Avera said she hopes viewers enter the extended space around each of the paintings and participate in a new experience.
“The interaction between the painting and the viewer begins when I use my large brushes to paint color on paper. I continue the line of motion through the air, leaving behind the energy of the color as the line makes its way back to the painting. Painting with large brushes allows my whole body to flow with the movement of the painting. This process evolves into a dance with the big brushes,” Avera explained. “The tools I use in my artwork are color, Chinese chi, brush painting and mind intent, to help me create more than just a painting on a wall; instead, I establish a space for the viewer. Feeling a spiritual connection with my paintings and surroundings, I intend that the color and free movement will lift the spirit of the viewer. He/she is invited to view and feel the joyful, peaceful colors surrounding him/her. My hope is that the viewer can be uplifted, and any fear or grief can be transformed into joy.”
Avera was inspired to try her method during a summer residency in an artist village in Beijing, China, last year, where she first encountered Chinese brush painting.
“This ancient tradition captured my imagination,” she said. “This exciting new process caused me to abandon my style of painting with oil on canvas, and I began to use traditional Chinese rice paper (or its modern equivalent) as my support, and colored ink as my medium.”
Avera likens the process to brilliant, translucent church windows she remembers from her childhood.

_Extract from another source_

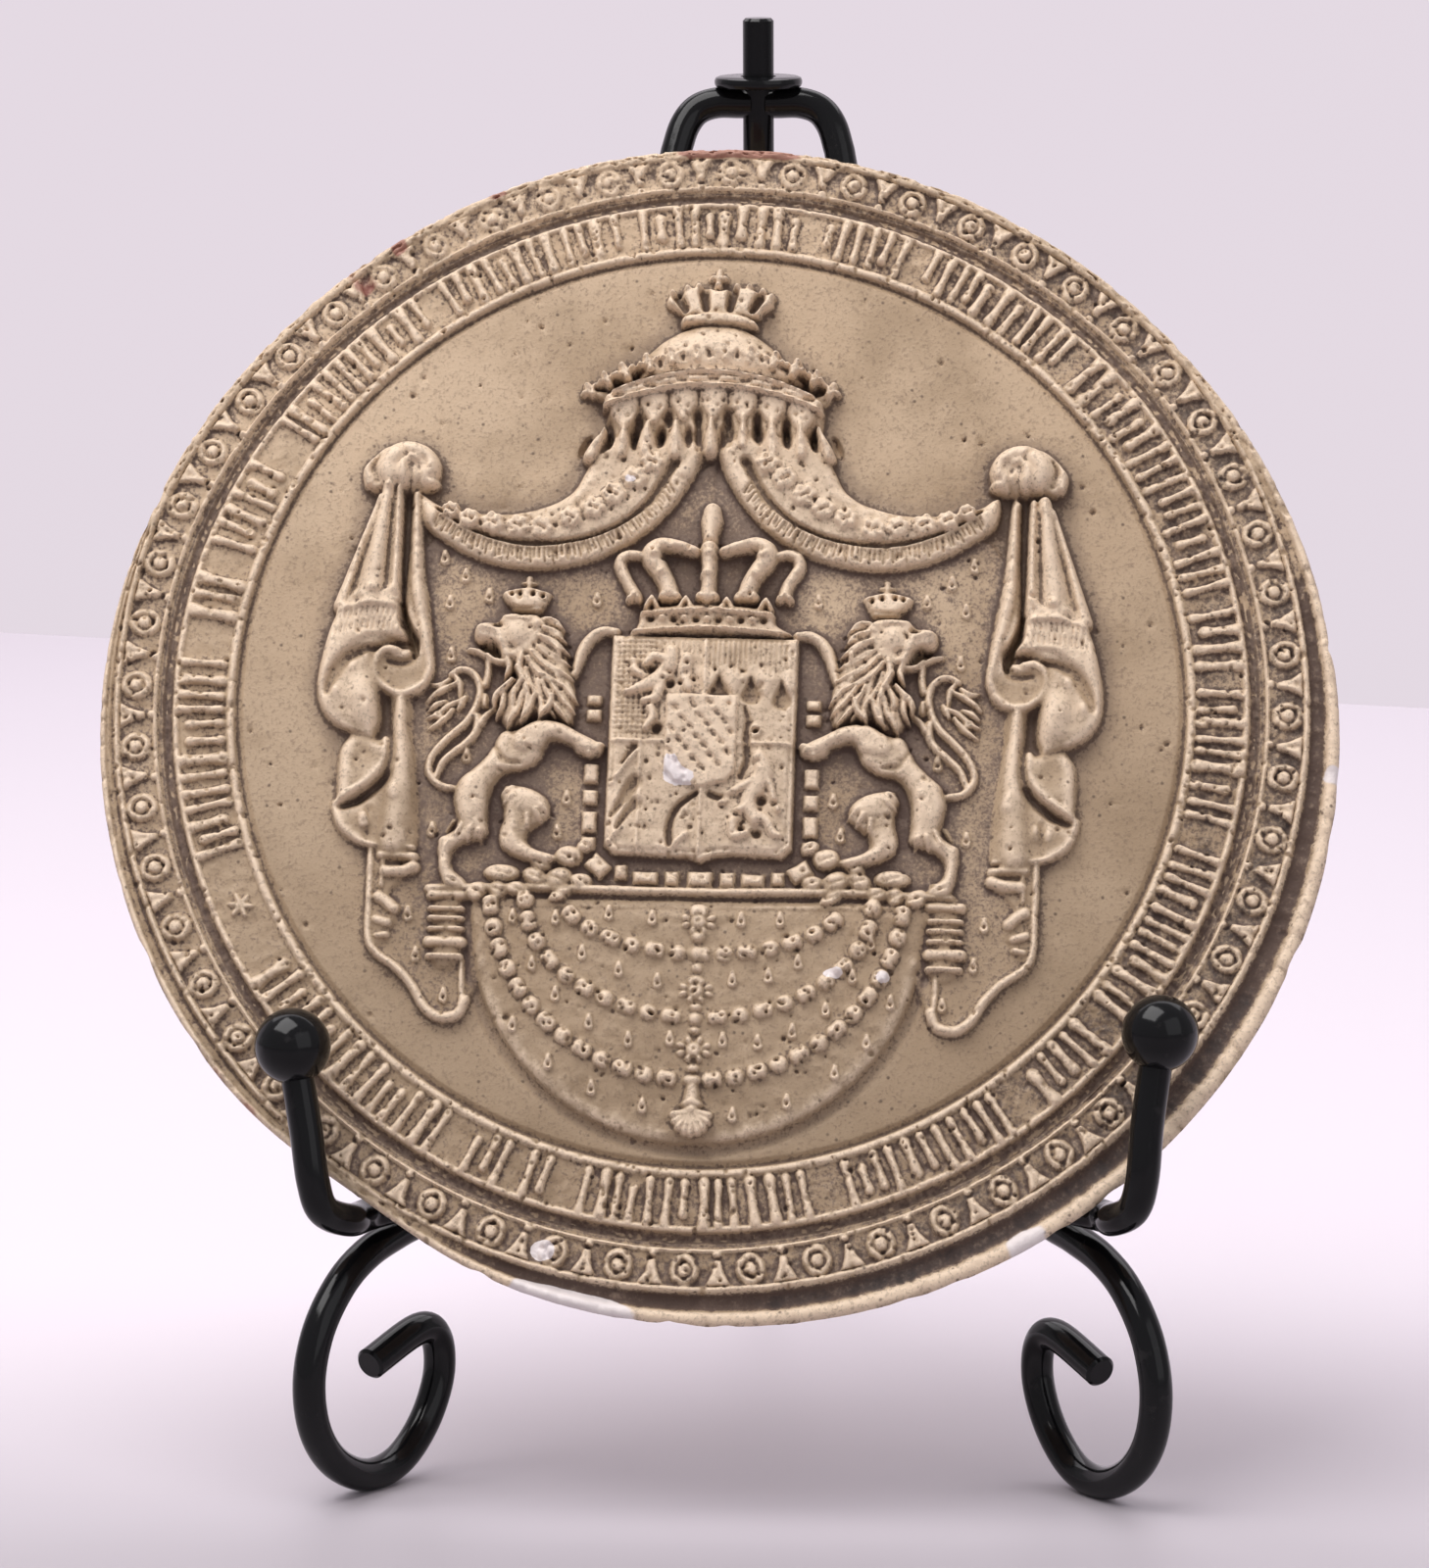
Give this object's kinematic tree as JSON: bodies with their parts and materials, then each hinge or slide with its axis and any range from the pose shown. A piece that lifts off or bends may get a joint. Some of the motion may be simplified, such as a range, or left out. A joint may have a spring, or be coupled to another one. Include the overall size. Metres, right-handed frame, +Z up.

“I first fell in love with colors when I was eight years old and the explosions of light from the stained glass windows of my church, reflecting in my mother’s diamond ring, made it completely impossible for me to concentrate on anything but those beams of color,” she said. “From that moment on, my fascination intensified into an irreparable obsession that dominates my life. At that moment I could never have believed that my obsession with color would take me half way around the world to China.”
Hours are Orville Hanchey Gallery are 8 a.m.-4:30 p.m. Monday-Thursday and 8 a.m.-noon Friday.